9/11 changed the pariah status of General Musharraf. George Bush, who had become the US president in March 2001, hoped to engage Pakistan in the fight against terror. He embraced Musharraf and publicly declared him his ‘best friend.’ The military rule by a pariah general got a shot in the arm, dealing a huge blow to democracy in Pakistan.

But far more damage was caused by policies the state pursued in the name of fighting terror. Those policies have fundamentally altered Pakistan.

Soon after 9/11, General Musharraf readily agreed to join the US-led international coalition against terrorism, raising the battle cry of ‘enlightened moderation.’ The general declared to chase militants and drive them away. Who could disagree with the call to moderation and driving militants out, no matter who gave the call? The world hailed him.

Within a year he banned dozens of militant and sectarian organizations and received thunderous applause.

He then turned to the tribal areas and sent in the army there to drive the militants out from what had come to be known as ‘petri dish of terrorism.’ Once again, the international community hailed him and the dictatorship in Pakistan was further entrenched.

But all of this was no more than a smokescreen. Musharraf was playing a double game that sowed seeds of devastating consequences for Pakistan.

Benazir Bhutto was the first national leader to publicly warn in 2003 that Musharaf was “running with the hare and hunting with the hound.” She was not wrong

Though not known at the time, the world’s most wanted militant - Osama Bin Laden - was living in comfort in a military cantonment in Abbottabad, even as Musharraf claimed to have launched a manhunt. Shame and horror, next only to that witnessed in December 1971, was heaped on Pakistan when OBL was finally traced and taken out in May 2011 by US Marines from his hideout.
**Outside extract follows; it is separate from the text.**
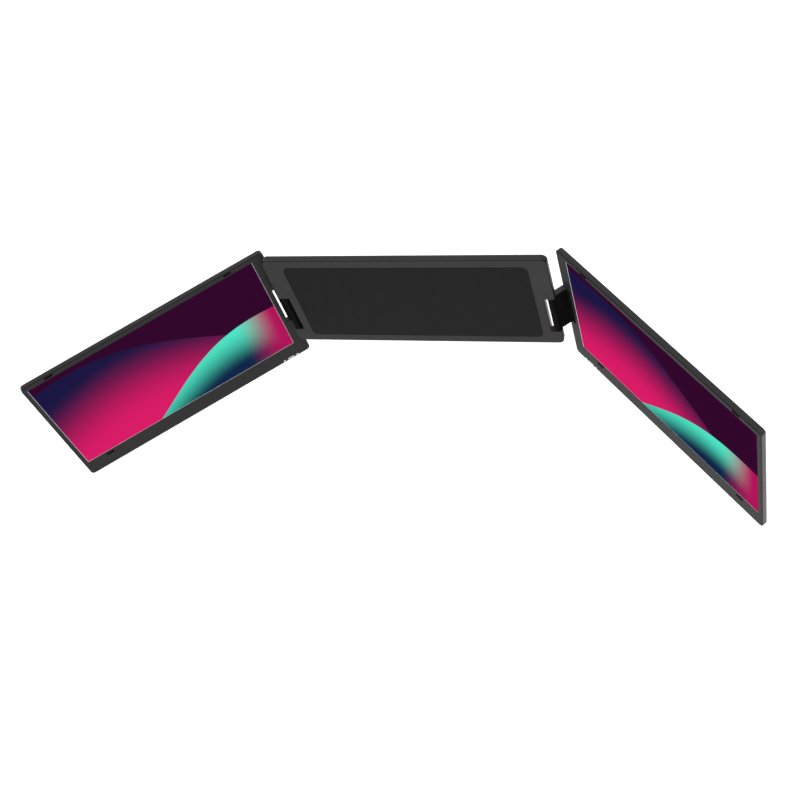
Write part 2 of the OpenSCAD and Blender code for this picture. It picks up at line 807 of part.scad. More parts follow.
module screen_housing(side) {
    color("#3a3a3c")
        on_screen(side)
            difference() {
                translate([screen_w / 2, bezel_t, 0])
                    slab(screen_w, screen_h, screen_t - bezel_t, screen_corner_r, 0, back_edge_r);
                difference() {
                    translate([screen_w / 2, 0, 0])
                        plate(0, shell_floor)
                            rounded_rect(screen_w - 2 * shell_wall, screen_h - 2 * shell_wall,
                                         screen_corner_r - shell_wall);
                    block([0, 0, -bay_h / 2 - shell_wall],
                          [notch_d + shell_wall, screen_t, bay_h / 2 + shell_wall]);
                }
                translate([0, bezel_t, 0]) bay_cut(notch_d, screen_t - bezel_t, 0, bay_edge_r);
                translate([screen_axis_inset, screen_t / 2, 0])
                    axis_rod(pin_d + 2 * pass_gap, pin_len + 2 * ear_gap);
                for (u = [usb_u, usb_u + usb_pitch])
                    socket(u, -over, port_depth) usb_outline(pass_gap);
                socket(hdmi_u, -over, port_depth) hdmi_outline(pass_gap);
                for (at = screen_screw_at)
                    translate([at[0], shell_floor - over, at[1]])
                        rotate([-90, 0, 0]) cylinder(d = screw_d + 2 * seat_gap, h = screen_t);
                for (at = screen_screw_at)
                    translate([at[0], screen_t - screw_head_h, at[1]])
                        rotate([-90, 0, 0])
                            cylinder(d = screw_head_d + 2 * pass_gap, h = screen_t);
            }
}

module screen_glass(side) {
    color("#30062b")
        on_screen(side)
            on_picture()
                plate(bezel_t - glass_t, bezel_t)
                    square([picture_w + 2 * glass_lap, picture_h + 2 * glass_lap], center = true);
}

// Thin foam line between the bezel window and the picture
module gasket(side) {
    color("#c4c4cc")
        on_screen(side)
            on_picture()
                plate(gasket_depth, bezel_t - glass_t)
                    difference() {
                        square([picture_w + 2 * gasket_w, picture_h + 2 * gasket_w], center = true);
                        square([picture_w, picture_h], center = true);
                    }
}

module lcd_module(side) {
    color("#85888c")
        on_screen(side)
            block([bezel_hinge - lcd_border, lcd_v,
                   picture_z - picture_h / 2 - lcd_strip],
                  [bezel_hinge + picture_w + lcd_border, lcd_v + lcd_t,
                   picture_z + picture_h / 2 + lcd_border]);
}

// Circuit board behind the LCD, with its chips on the side that faces it
module driver_board(side) {
    chip_t = board_v - lcd_v - lcd_t - 0.1;
    low = bottom_z + driver_board_rise;
    high = low + driver_board_h;
    middle = (driver_board_u[0] + driver_board_u[1]) / 2;
    color("#1f5a3a")
        on_screen(side) {
            block([driver_board_u[0], board_v, low], [driver_board_u[1], board_v + board_t, high]);
            for (i = [-1, 0, 1])
                block([middle + i * chip_pitch - chip_w / 2, board_v - chip_t, low + driver_board_h / 2],
                      [middle + i * chip_pitch + chip_w / 2, board_v, low + driver_board_h / 2 + chip_w]);
        }
}

module usb_ports(side) {
    color("#aeb1b5")
        on_screen(side)
            for (u = [usb_u, usb_u + usb_pitch]) {
                socket(u, 0, port_depth)
                    difference() {
                        usb_outline(0);
                        usb_outline(-port_wall);
                    }
                socket(u, port_depth - port_wall, port_wall) usb_outline(0);
                socket(u, port_tongue_from, port_depth - port_tongue_from)
                    square([usb_w - 2 * port_tongue_side, port_tongue_t], center = true);
            }
}

module hdmi_port(side) {
    color("#aeb1b5")
        on_screen(side) {
            socket(hdmi_u, 0, port_depth)
                difference() {
                    hdmi_outline(0);
                    hdmi_outline(-port_wall);
                }
            socket(hdmi_u, port_depth - port_wall, port_wall) hdmi_outline(0);
            socket(hdmi_u, port_tongue_from, port_depth - port_tongue_from)
                square([hdmi_w - 2 * port_tongue_side, port_tongue_t], center = true);
        }
}

// Steel plate behind the LCD with two ears beside the bay, which hold the screen's pin
module screen_bracket(side) {
    plate_from = lcd_v + lcd_t + 0.2;
    plate_to = shell_floor - 0.1;
    wall_u = notch_d + shell_wall + ear_gap;
    near = bay_h / 2 + shell_wall + ear_gap;
    color("#8e9297")
        on_screen(side)
            difference() {
                union() {
                    block([wall_u, plate_from, -ear_far], [wall_u + screen_plate_w, plate_to, ear_far]);
                    for (z = [0, 1])
                        mirror([0, 0, z]) {
                            block([shell_wall + ear_gap, bezel_t + 0.2, near],
                                  [bezel_hinge - lcd_border - ear_gap, plate_to, ear_far]);
                            block([shell_wall + ear_gap, plate_from, near],
                                  [wall_u + over, plate_to, ear_far]);
                        }
                }
                translate([screen_axis_inset, screen_t / 2, 0])
                    axis_rod(pin_d + 2 * seat_gap, pin_len + 2 * over);
            }
}

module screen_pin(side) {
    color("#a4a7ab")
        on_screen(side)
            translate([screen_axis_inset, screen_t / 2, 0]) axis_rod(pin_d, pin_len);
}

module corner_pads(side) {
    color("#0d0d0e")
        on_screen(side) plate(-bumper_proud, bumper_t - bumper_proud) bumper_outline(side, 0);
}

module screen_screws(side) {
    color("#6b6d70")
        on_screen(side)
            for (at = screen_screw_at)
                translate([at[0], bezel_t + 0.8, at[1]])
                    screw(screen_t - screw_head_h - bezel_t - 0.8);
}

// Small board with one switch behind each button
module button_board(side) {
    body_v = board_v - switch_t;
    switch_z = button_z + 0.5;
    color("#1f5a3a")
        on_screen(side) {
            block([button_board_u[0], board_v, bottom_z + shell_wall + 0.3],
                  [button_board_u[1], board_v + board_t, bottom_z + button_board_top]);
            for (u = [power_u, menu_u, input_u]) {
                block([u - switch_w / 2, body_v, switch_z - switch_h / 2],
                      [u + switch_w / 2, board_v, switch_z + switch_h / 2]);
                translate([u, plunger_v, switch_z])
                    rotate([-90, 0, 0]) cylinder(d = plunger_d, h = body_v - plunger_v + 0.1);
            }
        }
}

// A cap in its hole, with a flange behind the bezel that keeps it in
module button(side, u, len) {
    color("#b9b9bb")
        on_screen(side) {
            plate(-button_proud, flange_v) translate([u, button_z]) children();
            block([u - len / 2 - button_flange_w, flange_v, bottom_z + shell_wall + 0.2],
                  [u + len / 2 + button_flange_w, flange_v + button_flange_t,
                   button_z + button_h / 2 + button_flange_w + 0.2]);
        }
}

module power_button(side) {
    button(side, power_u, power_d) circle(d = power_d);
}

module menu_button(side) {
    button(side, menu_u, menu_len) stadium(menu_len, button_h);
}

module input_button(side) {
    button(side, input_u, input_len) stadium(input_len, button_h);
}

frame_front();
frame_rear();
lid_pad();
lid_magnets();
frame_screws();
frame_bracket(left);  // left_frame_bracket
frame_bracket(right);  // right_frame_bracket
frame_pin(left);  // left_frame_pin
frame_pin(right);  // right_frame_pin
kickstand_pin();
kickstand();
kickstand_foot();
arm(left);  // left_arm
arm(right);  // right_arm
arm_bushes(left);  // left_arm_bushes
arm_bushes(right);  // right_arm_bushes
screen_housing(left);  // left_screen_housing
screen_housing(right);  // right_screen_housing
screen_bezel(left);  // left_screen_bezel
screen_bezel(right);  // right_screen_bezel
screen_glass(left);  // left_screen_glass
screen_glass(right);  // right_screen_glass
gasket(left);  // left_gasket
gasket(right);  // right_gasket
lcd_module(left);  // left_lcd_module
lcd_module(right);  // right_lcd_module
driver_board(left);  // left_driver_board
driver_board(right);  // right_driver_board
usb_ports(left);  // left_usb_ports
usb_ports(right);  // right_usb_ports
hdmi_port(left);  // left_hdmi_port
hdmi_port(right);  // right_hdmi_port
screen_bracket(left);  // left_screen_bracket
screen_bracket(right);  // right_screen_bracket
screen_pin(left);  // left_screen_pin
screen_pin(right);  // right_screen_pin
corner_pads(left);  // left_corner_pads
corner_pads(right);  // right_corner_pads
screen_screws(left);  // left_screen_screws
screen_screws(right);  // right_screen_screws
button_board(left);  // left_button_board
button_board(right);  // right_button_board
power_button(left);  // left_power_button
power_button(right);  // right_power_button
menu_button(left);  // left_menu_button
menu_button(right);  // right_menu_button
input_button(left);  // left_input_button
input_button(right);  // right_input_button
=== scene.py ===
import bpy
import json
import math
from mathutils import Matrix, Vector


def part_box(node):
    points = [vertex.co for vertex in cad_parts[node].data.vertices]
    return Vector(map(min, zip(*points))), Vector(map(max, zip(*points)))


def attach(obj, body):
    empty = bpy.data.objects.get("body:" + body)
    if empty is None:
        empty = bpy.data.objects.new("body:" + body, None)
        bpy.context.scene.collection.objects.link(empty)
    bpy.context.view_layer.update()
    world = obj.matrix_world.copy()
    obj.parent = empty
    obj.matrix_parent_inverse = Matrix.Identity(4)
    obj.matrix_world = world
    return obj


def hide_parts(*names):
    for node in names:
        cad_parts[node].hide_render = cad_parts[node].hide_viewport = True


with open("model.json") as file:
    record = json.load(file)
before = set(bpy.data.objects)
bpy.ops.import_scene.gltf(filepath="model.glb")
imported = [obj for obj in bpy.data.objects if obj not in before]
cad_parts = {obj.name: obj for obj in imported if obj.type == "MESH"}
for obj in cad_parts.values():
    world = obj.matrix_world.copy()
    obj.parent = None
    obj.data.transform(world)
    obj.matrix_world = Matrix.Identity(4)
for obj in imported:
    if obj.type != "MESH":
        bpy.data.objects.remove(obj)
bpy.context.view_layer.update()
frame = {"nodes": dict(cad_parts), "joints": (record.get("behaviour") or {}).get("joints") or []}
nodes = frame["nodes"]
sides = ("left", "right")
print("frame loaded:", len(nodes), "nodes")

# Looks down on the screens from the front right
cameraSet = {
    "place": (0.4495, -0.9128, 1.2813),
    "right": (0.95859, 0.16876, -0.22940),
    "up": (-0.02470, 0.85173, 0.52340),
    "back": (0.28371, -0.49606, 0.82063),
    "lens": 60.27,
    "sensor": 36,
    "nearClip": 0.01,
    "farClip": 50,
}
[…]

Benazir was proven right after she was no longer alive.

A number of militants were taken out in the tribal areas and Pakistan’s security forces claimed credit for it. But these claims were proven wrong when an intrepid tribal journalist Hayatullah printed pictures that showed that the missiles that hit Nek Muhammad was not part of Pakistani arsenal. Hayatullah ‘disappeared’ and his dead body found dumped six months later. Nek Muhammad, Baitullah Mehsud, Hakimullah Mehsud, indeed all militant leaders were killed in US drone strikes. Hayat died, but not before exposing a huge lie that Musharraf was pedalling

Musharraf banned a number of militant outfits and was applauded for it too. But the state looked the other way when they reappeared under other names. Those engaged in exporting militancy across national borders were secretly nurtured and protected those whose operations extended beyond borders, like Jaish and LeT. That indeed was the policy of double game.

Vehemently denying the existence of Taliban Shura in Quetta, Muhsarraf boasted “Give me the address of anyone of them and I will take them out.” Years later, the Afghan Taliban leader Mullah Mansoor Akhtar was killed in a US drone attack inside Pakistani territory in Balochistan in May 2016. A Pakistani passport and national identity cards were recovered from his person.

Musharraf sent the army into tribal areas. But in keeping with the decades old policy of ‘strategic land,’ the area was sealed for people from other parts of the country as militants used it as staging post for forays in Afghanistan.

The policy of keeping these areas off limits still continues even after their merger in the province of Khyber Pakhtunkhwa. Guantanamo bay type prisons have been set up in tribal areas under the Action in Aid regulation. When it was challenged on the grounds that it was discriminatory - as nowhere else in the province it was applicable - the regulation was extended to the whole of province to keep the lid on tribal areas.

9/11 is a watershed event for Pakistan as it exposed the state to grave consequences of duality in policies. Benazir Bhutto’s historic remarks “running with hare and hunting with hound” were made when she was in exile. When she returned, she was assassinated. Prime Minister Nawaz Sharif questioned the duality of policy in an official meeting in Islamabad and grounds were laid for his exile through the now infamous “Dawn Leaks.”

By believing in the false promises made by a military dictator, the world acquiesced in the ascendancy of military in Pakistan from the consequences of which Pakistan is still reeling.

On this anniversary of 9/11, there is a little serpent of doubt that bites the soul. Are will still pursuing the policy of double games? The question is relevant as Jaish continues to be protected from UN action through China veto and the court case against LeT operatives in the Mumbai attack case is in limbo for more than a decade. It is pertinent because tribal areas remain sealed and militants are regrouping there as the end game in Afghanistan nears.